- _Stated exercise_:
Count every line below that contains "body", then state the total with no other output.

- _Dataset excerpts_:
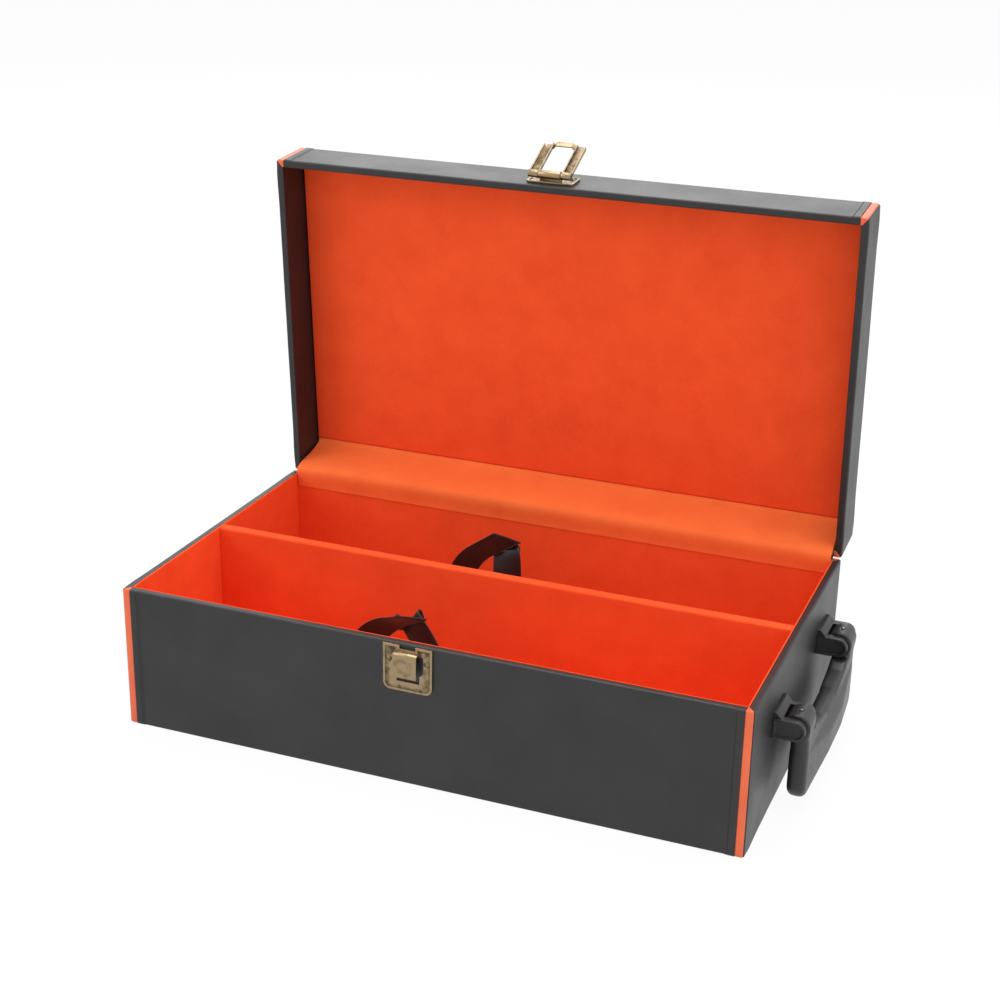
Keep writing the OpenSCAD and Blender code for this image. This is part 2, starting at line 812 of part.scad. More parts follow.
module hinge_lining() {
    line = band_points();
    count = len(line);
    side = [for (k = [-1, 1], i = [0 : count - 1]) let (p = line[k < 0 ? i : count - 1 - i])
        p[0] + k * band_t / 2 * [-p[1][1], p[1][0]]];
    color(pale_orange) translate([0, case_wid / 2, base_h])
        across(case_len - 2 * (bay_in + band_end_gap)) polygon(side);
}

// Lid

module lid_top_board() {
    color(wood) in_lid() translate([0, 0, lid_roof_z]) linear_extrude(board_t) plan(leather_t);
}

// Front or back board of the lid, which takes in both corners
module lid_wall_board(sy) {
    depth = leather_t + lid_board_t;
    translate([0, 0, lid_board_z]) linear_extrude(lid_roof_z - lid_board_z) intersection() {
        plan(leather_t);
        translate([-case_len / 2, sy > 0 ? case_wid / 2 - depth : -case_wid / 2]) square([case_len, depth]);
    }
}

module lid_end_board(sx) {
    depth = leather_t + lid_board_t;
    translate([sx > 0 ? case_len / 2 - depth : leather_t - case_len / 2, depth - case_wid / 2, lid_board_z])
        cube([lid_board_t, case_wid - 2 * depth, lid_roof_z - lid_board_z]);
}

module lid_front_board() {
    color(wood) in_lid() difference() {
        lid_wall_board(-1);
        nail_holes(hasp_nail_z, nail_r + nail_play, lid_in);
    }
}

module lid_back_board() {
    color(wood) in_lid() lid_wall_board(1);
}

module lid_left_board() {
    color(wood) in_lid() lid_end_board(-1);
}

module lid_right_board() {
    color(wood) in_lid() lid_end_board(1);
}

module lid_top_cover() {
    color(black) in_lid() translate([0, 0, lid_h - leather_t]) linear_extrude(leather_t) plan(0);
}

module lid_front_cover() {
    color(black) in_lid() difference() {
        union() {
            lid_skin(leather_t) long_region(-1, lid_in);
            folded_edges(-1, rim_gap, lid_h - rim_gap - leather_t);
        }
        nail_holes(hasp_nail_z, nail_r + nail_play, leather_t + over);
    }
}

module lid_back_cover() {
    color(black) in_lid() translate([0, 0, flap_reach]) linear_extrude(lid_h - leather_t - flap_reach)
        intersection() { ring(0, leather_t); long_region(1, lid_in); }
}

module lid_left_cover() {
    color(black) in_lid() lid_skin(leather_t) end_region(-1, lid_in);
}

module lid_right_cover() {
    color(black) in_lid() lid_skin(leather_t) end_region(1, lid_in);
}

module lid_strips() {
    color(orange) in_lid() lid_skin(strip_t, inside = false) strip_region(lid_in);
}

module lid_panel() {
    inset = lid_in + panel_play;
    color(orange) in_lid() translate([inset - case_len / 2, inset - case_wid / 2, lid_panel_z])
        cube([case_len - 2 * inset, case_wid - inset - band_rise, panel_t]);
}

// Hasp

module hasp_plate() {
    w = hasp_w;
    middle = hasp_z + hasp_h / 2;
    color(brass) in_lid() difference() {
        union() {
            on_front(middle) {
                linear_extrude(sheet_t) rounded_rect(w, hasp_h, hasp_r);
                translate([0, 0, sheet_t]) linear_extrude(bead_h) difference() {
                    rounded_rect(w, hasp_h, hasp_r);
                    rounded_rect(w - 2 * bead_w, hasp_h - 2 * bead_w, max(hasp_r - bead_w, 0.3));
                }
            }
            // Barrel folded from the plate, with its two layers laid back to the case
            translate([latch_x, -case_wid / 2, pin_z]) across(barrel_w) {
                translate([-pin_out, 0]) circle(barrel_r, $fn = 64);
                translate([-pin_out, barrel_r - 2 * sheet_t]) square([pin_out, 2 * sheet_t]);
            }
        }
        on_pin() across(barrel_w + 2 * over) circle(pin_r + nail_play, $fn = 48);
        nail_holes(hasp_nail_z, nail_r + nail_play, leather_t + over);
    }
}

module hasp_nails() {
    color(brass) in_lid() nails(hasp_nail_z, leather_t + lid_board_t);
}

module on_pin() {
    translate([latch_x, -case_wid / 2 - pin_out, pin_z]) children();
}

module hasp_pin() {
    color(brass) in_lid() on_pin() across(loop_w) circle(pin_r, $fn = 48);
}

// Outline of the loop, with z up from the pin and both far corners cut off
module loop_outline() {
    w = loop_w / 2;
    polygon([[-w, -eye_r], [w, -eye_r], [w, loop_reach - loop_chamfer], [w - loop_chamfer, loop_reach],
        [loop_chamfer - w, loop_reach], [-w, loop_reach - loop_chamfer]]);
}

// Section of the far bar, cranked in the middle towards the catch
module bar_profile() {
    w = loop_w / 2;
    near = loop_t / 2;
    inner = loop_gap / 2;
    polygon([[-w, near], [-inner, near],
        [-inner + crank_d, near - crank_d], [inner - crank_d, near - crank_d],
        [inner, near], [w, near], [w, near - loop_sheet_t], [inner, near - loop_sheet_t],
        [inner - crank_d, near - crank_d - loop_sheet_t], [crank_d - inner, near - crank_d - loop_sheet_t],
        [-inner, near - loop_sheet_t], [-w, near - loop_sheet_t]]);
}

module hasp_loop() {
    arm_w = (loop_w - loop_gap) / 2;
    color(brass) in_lid() on_pin() rotate([loop_raise, 0, 0]) difference() {
        intersection() {
            union() {
                for (s = [-1, 1]) translate([s * (loop_gap + arm_w) / 2, 0, 0]) {
                    across(arm_w) circle(eye_r, $fn = 64);
                    // Folded channel of the arm, open towards the catch when shut
                    linear_extrude(loop_reach) difference() {
                        square([arm_w, loop_t], center = true);
                        translate([0, -loop_sheet_t])
                            square([arm_w - 2 * loop_sheet_t, loop_t], center = true);
                    }
                }
                translate([0, 0, loop_reach - loop_bar]) linear_extrude(loop_bar) bar_profile();
            }
            along(4 * eye_r) loop_outline();
        }
        across(loop_w + 2 * over) circle(pin_r + pin_play, $fn = 48);
    }
}

bottom_board();
front_board();
back_board();
left_board();
right_board();
bottom_cover();
front_cover();
back_cover();
left_cover();
right_cover();
base_strips();
floor_lining();
front_lining();
back_lining();
left_lining();
right_lining();
divider_board();
divider_lining();
front_left_ribbon();
front_right_ribbon();
back_left_ribbon();
back_right_ribbon();
catch_plate();
catch_nails();
front_handle_mount();
back_handle_mount();
handle_pins();
mount_screws();
handle();
handle_studs();
hinge_leather();
hinge_lining();
lid_top_board();
lid_front_board();
lid_back_board();
lid_left_board();
lid_right_board();
lid_top_cover();
lid_front_cover();
lid_back_cover();
lid_left_cover();
lid_right_cover();
lid_strips();
lid_panel();
hasp_plate();
hasp_nails();
hasp_pin();
hasp_loop();
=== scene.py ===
import math

import bmesh
import bpy
import numpy as np
from mathutils import Matrix


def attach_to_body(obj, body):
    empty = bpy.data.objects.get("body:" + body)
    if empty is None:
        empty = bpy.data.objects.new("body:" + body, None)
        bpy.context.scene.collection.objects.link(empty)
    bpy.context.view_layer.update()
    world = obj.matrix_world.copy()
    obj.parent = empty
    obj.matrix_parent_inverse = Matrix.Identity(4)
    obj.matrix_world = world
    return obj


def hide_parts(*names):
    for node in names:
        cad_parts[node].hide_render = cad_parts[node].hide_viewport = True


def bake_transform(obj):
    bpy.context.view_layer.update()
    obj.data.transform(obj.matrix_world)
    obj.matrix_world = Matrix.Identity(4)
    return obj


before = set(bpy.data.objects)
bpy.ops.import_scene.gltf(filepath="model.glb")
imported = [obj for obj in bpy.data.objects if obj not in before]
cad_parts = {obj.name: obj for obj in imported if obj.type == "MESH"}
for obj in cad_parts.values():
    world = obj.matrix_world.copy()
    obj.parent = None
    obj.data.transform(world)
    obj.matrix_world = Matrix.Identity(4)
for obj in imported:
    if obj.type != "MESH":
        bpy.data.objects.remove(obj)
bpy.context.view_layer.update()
print("frame loaded")

# Sizes of the case in millimetres; the meshes are turned into metres as they are made
metre = 1000.0
case = {"length": 350.0, "width": 200.0, "baseHeight": 81.3, "lidHeight": 31.2, "lidOpen": 86.0,
        "corner": 1.6, "boards": 4.0, "lining": 0.8, "rimGap": 0.3, "backLeatherTop": 64.2,
        "lidBackLeatherTop": 13.6}

# Camera, floor and light

shot = {"place": (0.33505, -0.85355, 0.48858), "azimuth": 21.19, "elevation": 21.62, "roll": 1.14,
        "lens": 65.01, "sensor": 36.0, "nearest": 0.02}


def aimCamera(shot):
    azimuth, elevation, roll = (math.radians(shot[k]) for k in ("azimuth", "elevation", "roll"))
    back = np.array((math.sin(azimuth) * math.cos(elevation), -math.cos(azimuth) * math.cos(elevation),
                     math.sin(elevation)))
    right = np.array((math.cos(azimuth), math.sin(azimuth), 0.0))
    up = np.cross(back, right)
    side = math.cos(roll) * right + math.sin(roll) * up
    top = math.cos(roll) * up - math.sin(roll) * right
    data = bpy.data.cameras.new("camera")
    data.lens = shot["lens"]
    data.sensor_width = shot["sensor"]
    data.clip_start = shot["nearest"]
    camera = bpy.data.objects.new("camera", data)
    bpy.context.scene.collection.objects.link(camera)
    turned = np.column_stack((side, top, back, shot["place"]))
    camera.matrix_world = Matrix(turned.tolist() + [[0.0, 0.0, 0.0, 1.0]])
    bpy.context.scene.camera = camera


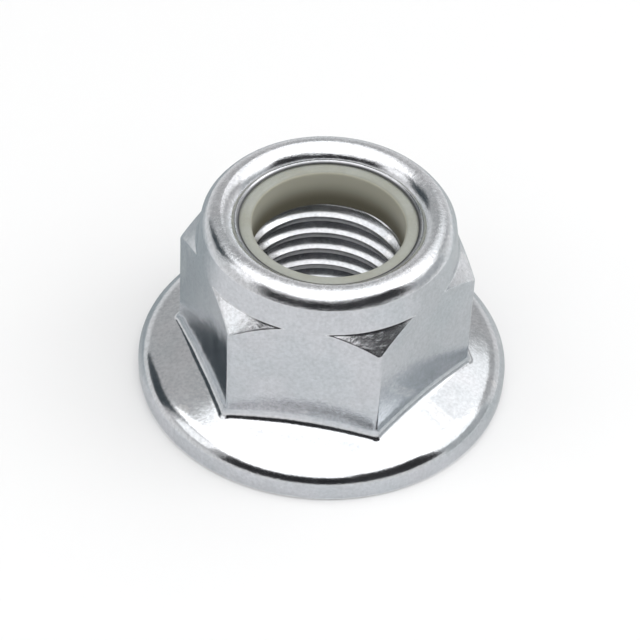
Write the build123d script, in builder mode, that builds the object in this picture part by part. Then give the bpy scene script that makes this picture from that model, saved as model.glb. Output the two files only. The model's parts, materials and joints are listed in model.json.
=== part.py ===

- _Final result_:
3